Exercise 19: Market Comparison
Your model produces these lines vs the market for Week 10:
| Game | Your Spread | Market | Difference |
|---|---|---|---|
| A @ B | -3.5 | -6.0 | +2.5 |
| C @ D | +1.0 | -1.5 | +2.5 |
| E @ F | -7.0 | -7.0 | 0 |
| G @ H | +4.5 | +3.0 | +1.5 |
Tasks: a) Which games offer the most "value" (biggest model-market difference)? b) If the market is efficient, what does disagreement imply? c) How would you evaluate whether your model or the market was right over time? d) At what threshold of disagreement should you consider betting?

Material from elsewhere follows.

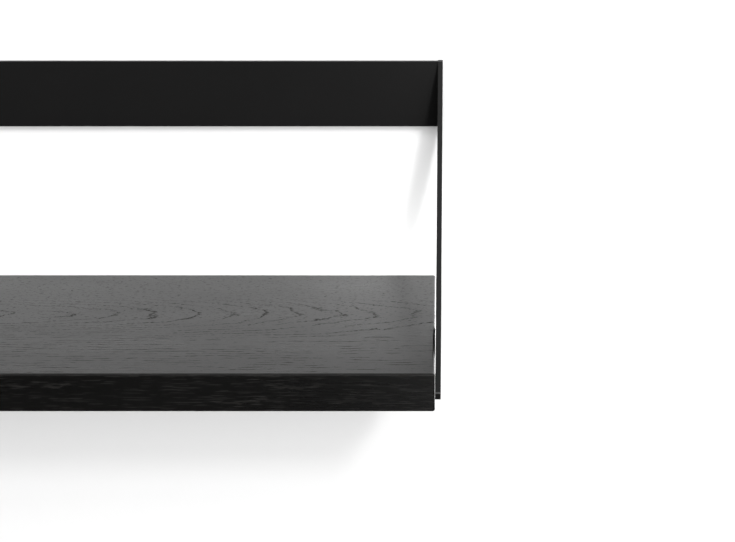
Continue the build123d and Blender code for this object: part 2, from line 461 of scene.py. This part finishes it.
def make_board(material):
    """The board as one closed skin, rounded along its front and ends and square along the wall."""
    mesh = bpy.data.meshes.new("oak_board")
    bm = bmesh.new()
    rings = []
    normals = []
    for height, inset, out, up in board_profile(BOARD_LOW, BOARD_HIGH):
        ring = []
        for point, direction in board_outline(BOARD_LOW, BOARD_HIGH, inset, BOARD_CORNER_R - inset):
            ring.append(bm.verts.new((point.x, point.y, height)))
            normals.append((direction.x * out, direction.y * out, up))
        rings.append(ring)
    for below, above in zip(rings, rings[1:]):
        for i in range(len(below) - 1):
            bm.faces.new((below[i], below[i + 1], above[i + 1], above[i]))
    bm.faces.new(reversed(rings[0]))
    bm.faces.new(rings[-1])
    # the wall face has corners of its own, so that its normals stay square to it
    rim = [ring[-1] for ring in rings] + [ring[0] for ring in reversed(rings)]
    back = bm.faces.new([bm.verts.new(vert.co) for vert in rim])
    normals += [(0, 1, 0)] * len(back.verts)
    bm.to_mesh(mesh)
    bm.free()
    mesh.shade_smooth()
    mesh.normals_split_custom_set_from_vertices(normals)
    mesh.materials.append(material)
    board = bpy.data.objects.new("oak_board", mesh)
    bpy.context.scene.collection.objects.link(board)
    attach(board, "root")
    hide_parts("shelf_board")


def dress(node, material):
    """Gives a CAD node its material."""
    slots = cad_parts[node].data.materials
    slots.clear()
    slots.append(material)


def make_pieces():
    make_board(make_oak())
    coat = make_powder_coat()
    for node in COATED:
        dress(node, coat)
    for node, name, colour, roughness in METALS:
        dress(node, make_metal(name, colour, roughness))


# ---------------------------------------------------------------- stage

def flat_panel(name, corners, material):
    mesh = bpy.data.meshes.new(name)
    mesh.from_pydata(corners, [], [tuple(range(len(corners)))])
    mesh.materials.append(material)
    panel = bpy.data.objects.new(name, mesh)
    bpy.context.scene.collection.objects.link(panel)


def make_wall_paint():
    """Matt white paint on the room side, a little dimmer to look at than the light it sends back.

    Seen from behind, the wall isn't there.
    """
    g = Graph("wall_paint")
    path = g.node("ShaderNodeLightPath")
    paint = g.node("ShaderNodeBsdfPrincipled")
    g.feed(paint.inputs["Base Color"], g.mixed(path.outputs["Is Camera Ray"], WALL_REFLECTED, WALL_SEEN))
    g.feed(paint.inputs["Roughness"], WALL_ROUGHNESS)
    g.feed(paint.inputs["Specular IOR Level"], WALL_SPECULAR)
    g.feed(paint.inputs["Normal"], g.bump(g.noise(g.place(), scale=WALL_NAP_SCALE), *WALL_RELIEF))
    clear = g.node("ShaderNodeBsdfTransparent")
    facing = g.node("ShaderNodeNewGeometry")
    mix = g.node("ShaderNodeMixShader")
    g.feed(mix.inputs[0], facing.outputs["Backfacing"])
    g.feed(mix.inputs[1], paint.outputs[0])
    g.feed(mix.inputs[2], clear.outputs[0])
    return g.ended(mix.outputs[0])


def make_floor_paint():
    """Pale matt floor to look at; what it sends back to the shelf is dimmer."""
    g = Graph("floor_paint")
    path = g.node("ShaderNodeLightPath")
    pale = g.mixed(g.noise(g.place(), scale=FLOOR_CLOUD_SCALE), FLOOR_PALE, FLOOR_PALER)
    bounced = g.mixed(path.outputs["Is Glossy Ray"], FLOOR_BOUNCED, FLOOR_REFLECTED)
    paint = g.node("ShaderNodeBsdfDiffuse")
    g.feed(paint.inputs["Color"], g.mixed(path.outputs["Is Camera Ray"], bounced, pale))
    return g.ended(paint.outputs[0])


def make_room():
    floor_z = -FLOOR_BELOW_WALL_SCREWS
    side = ROOM_HALF_WIDTH
    wall_y = cad_box[1][1] + WALL_BEHIND_SHELF
    wall = [
        (-side, wall_y, floor_z), (side, wall_y, floor_z),
        (side, wall_y, WALL_TOP), (-side, wall_y, WALL_TOP),
    ]
    floor = [
        (-ROOM_DEPTH, -ROOM_DEPTH, floor_z), (ROOM_DEPTH, -ROOM_DEPTH, floor_z),
        (ROOM_DEPTH, ROOM_DEPTH, floor_z), (-ROOM_DEPTH, ROOM_DEPTH, floor_z),
    ]
    flat_panel("wall", wall, make_wall_paint())
    flat_panel("floor", floor, make_floor_paint())


def make_world():
    """Pale surroundings to look at. What lights and is reflected is a soft overhead, dark below."""
    world = bpy.data.worlds.new("studio")
    bpy.context.scene.world = world
    world.use_nodes = True
    tree = world.node_tree
    tree.nodes.clear()
    direction = tree.nodes.new("ShaderNodeTexCoord")
    axes = tree.nodes.new("ShaderNodeSeparateXYZ")
    tree.links.new(direction.outputs["Generated"], axes.inputs[0])
    upward = tree.nodes.new("ShaderNodeMapRange")
    upward.interpolation_type = "SMOOTHSTEP"
    tree.links.new(axes.outputs["Z"], upward.inputs["Value"])
    limits = ("From Min", "From Max", "To Min", "To Max")
    for name, value in zip(limits, (*WORLD_RISES, WORLD_LOW, WORLD_HIGH)):
        upward.inputs[name].default_value = value
    seen = tree.nodes.new("ShaderNodeBackground")
    seen.inputs["Color"].default_value = (*WORLD_SEEN, 1)
    lit = tree.nodes.new("ShaderNodeBackground")
    lit.inputs["Color"].default_value = (1, 1, 1, 1)
    tree.links.new(upward.outputs[0], lit.inputs["Strength"])
    path = tree.nodes.new("ShaderNodeLightPath")
    mix = tree.nodes.new("ShaderNodeMixShader")
    output = tree.nodes.new("ShaderNodeOutputWorld")
    tree.links.new(path.outputs["Is Camera Ray"], mix.inputs[0])
    tree.links.new(lit.outputs[0], mix.inputs[1])
    tree.links.new(seen.outputs[0], mix.inputs[2])
    tree.links.new(mix.outputs[0], output.inputs["Surface"])


def make_area(name, place, target, width, height, power):
    """A soft box at place, facing target."""
    light = bpy.data.lights.new(name, "AREA")
    light.shape = "RECTANGLE"
    light.size = width
    light.size_y = height
    light.energy = power
    lamp = bpy.data.objects.new(name, light)
    bpy.context.scene.collection.objects.link(lamp)
    lamp.location = place
    lamp.rotation_euler = (Vector(target) - Vector(place)).to_track_quat("-Z", "Y").to_euler()
    lamp.visible_camera = False
    return lamp


def only_lights(lamp, names):
    """Limits a lamp to the named objects. Everything else still casts its shadow on them."""
    receivers = bpy.data.collections.new("lit_by_" + lamp.name)
    for name in names:
        receivers.objects.link(bpy.data.objects[name])
    lamp.light_linking.receiver_collection = receivers


def shines_through(lamp, names):
    """Lets a lamp through the named objects."""
    blockers = bpy.data.collections.new("clear_to_" + lamp.name)
    for name in names:
        blockers.objects.link(bpy.data.objects[name])
    lamp.light_linking.blocker_collection = blockers
    for entry in blockers.collection_objects:
        entry.light_linking.link_state = "EXCLUDE"


def make_lights():
    """A key from high on the right, washes for wall and floor alone, and fills for what the key misses."""
    key_place = KEY_TARGET + KEY_WAY.normalized() * KEY_DISTANCE
    make_area("key_box", key_place, KEY_TARGET, KEY_SIZE, KEY_SIZE, KEY_POWER)
    for wash in (*WALL_WASHES, CORNER_WASH):
        only_lights(make_area(*wash), ["wall", "floor"])
    only_lights(make_area(*SIDE_BOX), ["oak_board"])
    only_lights(make_area(*RAIL_END_CARD), ["back_rail"])
    make_area(*LOW_CARD)
    shines_through(make_area(*BACK_BOX), ["wall"])


def make_camera():
    data = bpy.data.cameras.new("camera")
    data.lens = CAMERA_LENS
    data.shift_x = CAMERA_SHIFT_X
    camera = bpy.data.objects.new("camera", data)
    bpy.context.scene.collection.objects.link(camera)
    camera.location = (
        ARM_INNER - CAMERA_LEFT_OF_ARM,
        -CAMERA_FROM_WALL,
        BOARD_HIGH.z + CAMERA_ABOVE_BOARD,
    )
    camera.rotation_euler = (math.radians(90 - CAMERA_TILT_DOWN), 0, 0)
    bpy.context.scene.camera = camera


bpy.context.scene.view_settings.view_transform = "Standard"
make_camera()
make_pieces()
make_room()
make_world()
make_lights()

Exercise 20: Complete Rating System
Build a complete NFL Elo system with these features:
- Margin-adjusted updates
- Configurable home advantage
- Season-to-season regression
- Calibration to spreads
- Evaluation metrics
Tasks: a) Implement the full system as a Python class b) Process 3 seasons of simulated games c) Evaluate straight-up accuracy, Brier score, and MAE d) Generate end-of-season power rankings e) Compare to a simple win percentage ranking
Programming Challenges
Challenge A: Elo Visualization
Create a visualization dashboard showing: - Team rating trajectories over time - League rating distribution - Game prediction accuracy by week - Calibration plot
Challenge B: Rating System Tournament
Implement Elo, SRS, and a simple efficiency system. Run a "tournament" where each system predicts a test set of games. Compare: - Overall accuracy - Performance by spread size (close games vs blowouts) - Early vs late season performance - Home vs away game prediction
Challenge C: Adaptive K-Factor
Implement a K-factor that varies based on: - How many games the team has played - How confident we are in the rating (recent variance) - Whether the team has had major changes
Evaluate whether adaptive K outperforms fixed K.
Challenge D: NFL vs College Football Elo
Adapt your NFL Elo system for college football. Consider: - 130+ teams instead of 32 - Teams don't all play each other - Much larger talent disparities - More games per season
What parameter changes are necessary?